Her Majesty's Chargé d'Affaires at St. Petersburg has been informed that the country immediately surrounding Askabad is the southern boundary of the Tekke Oasis, which has been annexed to Russia; that the head-quarters of General Rohrberg, the successor of General Skobeleff, are at Askabad, but that there might be a few troops at Girvan; that some troops have advanced as far as Luftabad, but had returned. Until Her Majesty's Government receives more exact information, it cannot express an opinion as to the extent to which the Russian advances may trench, if they trench at all, upon what has been considered to be Persian territory.

THE MARQUESS OF SALISBURY

suggested that the noble Earl opposite (Earl Granville) should state whether his information on this subject was exactly similar to that which had reached the India Office. It was most important to know the exact position of the Russian Forces on the borders of the Persian Empire.

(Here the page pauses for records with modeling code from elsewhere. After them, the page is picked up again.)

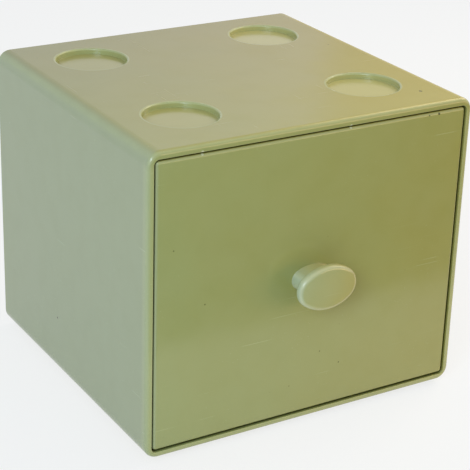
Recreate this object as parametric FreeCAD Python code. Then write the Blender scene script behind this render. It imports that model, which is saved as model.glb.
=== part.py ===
import FreeCAD, Part
import math
import os

# A stackable drawer box of moulded plastic, in millimetres.
# X runs across the front, +Y runs from the front to the back, +Z is up.
# The origin is at the middle of the space that the closed box takes up, on the surface it stands on.

Vector = FreeCAD.Vector

# Case: a rounded sleeve with a let-in back panel
case_width = 170.0
case_height = 147.5
case_depth = 159.0
side_wall = 3.1
floor_wall = 3.1
top_wall = 3.6
long_edge_radius = 6.5
front_rim_rounding = 2.1
mouth_edge_rounding = 0.3
rear_edge_rounding = 0.6

# Back panel, let into a step at the rear of the sleeve
back_thickness = 2.8
back_step = 1.5
back_clearance = 0.1
back_edge_rounding = 0.3
bumper_height = 1.0
bumper_width = 3.0
bumper_length = 60.0
bumper_offset = 52.0

# Four round stacking sockets in the top, and the feet that fit them
socket_radius = 17.2
socket_depth = 2.7
socket_floor = 2.4
socket_pad_wall = 2.2
socket_edge_rounding = 0.8
socket_side_margin = 36.0
socket_front_margin = 37.5
socket_rear_margin = 31.5
foot_clearance = 0.4
foot_height = 2.5
foot_edge_rounding = 0.5
spigot_radius = 4.0
spigot_clearance = 0.1

# Drawer front: a plate that fills the mouth of the case
front_gap = 0.9
front_inset = 0.2
front_thickness = 3.2
front_edge_rounding = 1.5
front_corner_margin = 0.1
peg_radius = 2.5
peg_clearance = 0.1
peg_head_radius = 3.8
peg_head_height = 1.2
peg_head_rounding = 0.9
peg_spacing_x = 120.0
peg_spacing_z = 70.0

# Drawer tray
tray_wall = 2.0
tray_floor = 2.0
tray_corner_radius = 5.0
tray_bottom_rounding = 2.0
tray_inner_rounding = 2.5
tray_rim_rounding = 0.7
tray_side_gap = 2.4
tray_back_clearance = 0.5
tray_top_drop = 12.0

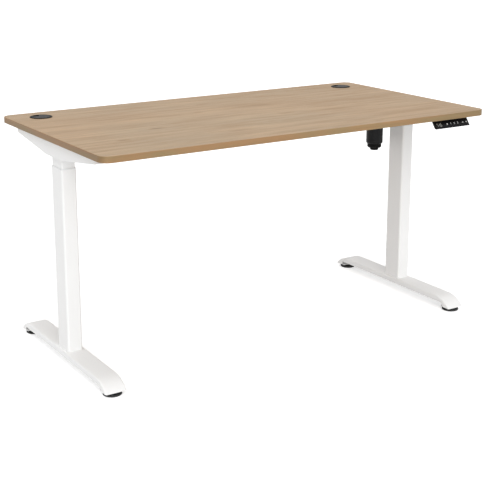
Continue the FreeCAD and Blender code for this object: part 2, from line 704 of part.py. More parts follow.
def side_bracket(side_name, side):
    """A dish of folded sheet, open below, deepest at the column and tapering to both ends."""
    x = f"{side} * leg_x"
    dish = new_body(f"Bracket{side_name}", x, "frame_y", "bracket_top")
    end, flat = "bracket_length / 2", "bracket_flat / 2"
    outside = plane_sketch(dish, "YZ_Plane")
    polygon(outside, [(end, "0"), (f"-{end}", "0"), (f"-{end}", "-bracket_end"),
                      (f"-{flat}", "-bracket_deep"), (flat, "-bracket_deep"), (end, "-bracket_end")])
    pad(dish, outside, "bracket_width", symmetric=True)
    half = number("bracket_width") / 2
    round_edges(dish, "bracket_bend", lambda middle, along: near(abs(along.y), 1)
                and near(abs(middle.x), half) and near(middle.z, 0))
    inside = plane_sketch(dish, "YZ_Plane")
    inner_end = f"({end} - bracket_sheet)"
    polygon(inside, [(inner_end, "-bracket_sheet"), (f"-{inner_end}", "-bracket_sheet"),
                     (f"-{inner_end}", f"-bracket_deep - {THROUGH}"),
                     (inner_end, f"-bracket_deep - {THROUGH}")])
    pocket(dish, inside, "bracket_width - 2 * bracket_sheet")

    wall_x = f"{x} - {side} * (bracket_width - bracket_sheet) / 2"
    tools = [rod(x, f"frame_y + {row}", f"rail_top - {THROUGH}", "wood_screw + hole_play",
                 f"bracket_sheet + 2 * {THROUGH}") for row in bracket_screw_rows()]
    for end_sign in ENDS.values():
        tools.append(block(wall_x, f"frame_y + {end_sign} * rail_y",
                           f"bracket_top - bracket_deep - {THROUGH}", f"bracket_sheet + {THROUGH}",
                           "rail_width + 2 * rail_gap", f"bracket_deep - bracket_sheet + {THROUGH}"))
    for bolt_x, bolt_y in bolt_square(RAIL_BOLTS, "rail_spacing"):
        tools.append(rod(f"{x} + {bolt_x}", f"frame_y + {bolt_y}", f"rail_top - {THROUGH}",
                         f"bolt_diameter + 2 * {FITTING_PLAY}", f"bracket_sheet + 2 * {THROUGH}"))
    reach = "bracket_sheet + 2 * case_play"
    tools.append(rod(f"{wall_x} - ({reach}) / 2", "frame_y", "shaft_axis", "hub_diameter + 2 * case_play",
                     reach, ACROSS))
    node(f"side_bracket_{side_name}", less(dish, *tools))


def pad_strip(x):
    """Rubber between a side bracket and the desktop, with holes for the screws."""
    strip = block(x, "frame_y", "bracket_top", "bracket_width - 2 * strip_inset",
                  "bracket_length - strip_inset", "pad_strip")
    holes = [rod(x, f"frame_y + {row}", f"bracket_top - {THROUGH}", "wood_screw + hole_play",
                 f"pad_strip + 2 * {THROUGH}") for row in bracket_screw_rows()]
    return less(strip, *holes)


def rail(name, from_x, to_x, y, inset, drills):
    """A crossbeam rail from one x to another, set in from the outer rail's size."""
    place = (from_x, y, "plate_top + rail_height / 2")
    height, width = f"rail_height - 2 * ({inset})", f"rail_width - 2 * ({inset})"
    box = tube(name, place, height, width, f"rail_corner - ({inset})", "rail_wall",
               f"({to_x}) - ({from_x})", ACROSS)
    return less(box, *drills)


def drill(x, y, height, play="hole_play"):
    """A bolt hole upwards through a rail, from below its underside."""
    return rod(x, y, f"plate_top - {THROUGH}", f"bolt_diameter + {play}", f"{height} + {THROUGH}")


def crossbeam():
    """Two rails of three lengths; the middle length slides in the outer ones and is bolted."""
    clamp_x = "(rail_end + rail_overlap / 4)"
    for end_name, end in ENDS.items():
        y = f"frame_y + {end} * rail_y"
        for side_name, side in SIDES.items():
            drills = [drill(f"{side} * leg_x + {sign} * {RAIL_BOLTS} / 2", y, f"rail_height + {THROUGH}")
                      for sign in SIDES.values()]
            drills.append(drill(f"{side} * {clamp_x}", y, "rail_wall + rail_gap / 2"))
            if side > 0:
                drills += [drill(f"motor_x + {sign} * motor_bolts / 2", y, "rail_height / 2")
                           for sign in SIDES.values()]
            ends = sorted((f"{side} * (leg_x + rail_start)", f"{side} * rail_end"), key=number)
            label = f"rail_{side_name}_{end_name}"
            node(label, rail("Rail", *ends, y, "0", drills))
        clamps = [drill(f"{side} * {clamp_x}", y, "rail_height / 2", 2 * FITTING_PLAY)
                  for side in SIDES.values()]
        node(f"rail_middle_{end_name}",
             rail("MiddleRail", "-middle_end", "middle_end", y, "rail_wall + rail_gap", clamps))
    return clamp_x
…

Of course, he was quite prepared to be told that the information received at the Foreign Office was not such as could be communicated at present to the House; but he should like, if possible, to know what information the noble Earl possessed on this subject—whether Persia was a consenting party to the presence of Russian troops on the ground they occupied; and whether there was any ground for connecting the operations of Russia with those of Ayoob Khan? He asked these questions, which might appear to the noble Earl indiscreet, because it seemed to him—he said so with hesitation, and he hoped the noble Viscount would not consider it a personal reflection—that cold water was being thrown upon this subject. At all events, the importance of it in relation to English interests seemed to be somewhat depreciated by the noble Earl disdaining to take notice of it.

EARL GRANVILLE

I agree with the noble Marquess that perhaps I ought to have answered this Question. The reason I did not is this—In the first instance, the noble and gallant Lord (Lord Strathnairn) gave Notice of his intention to address his Question to the Undersecretary of State for India; then he wrote to me, requesting me to be in my place in order that I might answer it. I came down to the House accordingly; but the noble and gallant Lord did not appear till a late hour, and his Question was postponed. Then he gave public Notice that he wished to put it to the noble Viscount. In these circumstances I did not think it necessary to publicly interfere; but I furnished my noble Friend with the answer I should myself have given. I, therefore, do not think I am altogether open to the charge of the noble Marquess. On the other hand, there is some inconvenience in the noble Marquess the late Secretary of State for Foreign Affairs starting up and putting a whole string of questions on this subject, some of which I cannot at this moment remember, without giving the slightest Notice of his intention. As far as I can gather these questions I do not think I am in a position to give an affirmative answer to any of them; but if the noble Marquess will repeat them—say on Thursday—I shall be glad to give him all the information we possess.